Your Reader is a Character, Too

by Richard W Scott on February 9, 2010

I love it when, while reading a book or watching a video, I see something about to happen, and feel a pang of excitement, fear, despair or wonder.  Perhaps all avid consumers of fiction share this with me.  I certainly hope so.

It works like this.  Two important characters that I have grown to care for in a story are arguing at cross-purpose.  The heroine is angry because the hero seems oblivious to her point, but we, the insightful reader know that they aren’t talking about the same thing.  Worse, we know that if they don’t work it out soon, one or both will stomp furiously off.

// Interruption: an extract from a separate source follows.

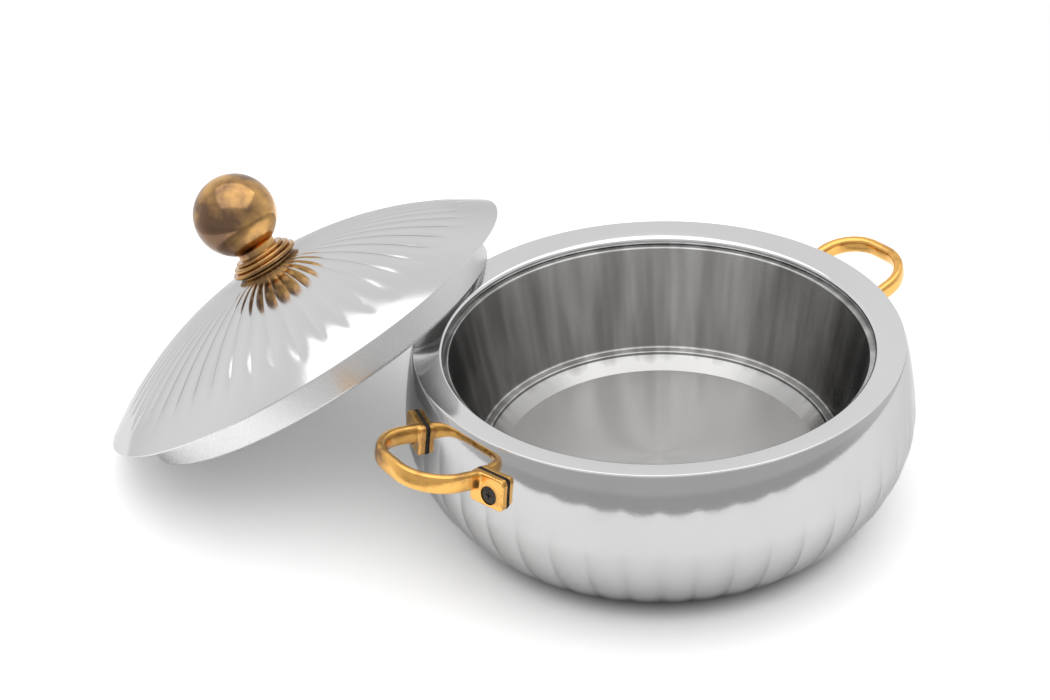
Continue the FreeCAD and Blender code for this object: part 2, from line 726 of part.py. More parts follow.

Or, how about this one?  Our hero, sure of his facts, sneaks up on the place where the Big Bad is hiding, confident that he will catch the mobster unawares.  We readers or viewers, safe in our warm homes know that if he opens the door to face the bad guy, he will instead trip the wire that will be the end of his true love.

We wish we could stop the action.  We wish we could reach in and fix it for our fictional friends.  And, at that moment, we have become something magical, something a reader would treasure if they made the distinction, and something the writer would be ecstatic to learn.

We have become a character in the story.  Once we, as readers or viewers have put that much of ourselves, our emotions, our wishes for a good result, into our read… our view, we are a part of the story itself.  And I say that is a wonderful moment.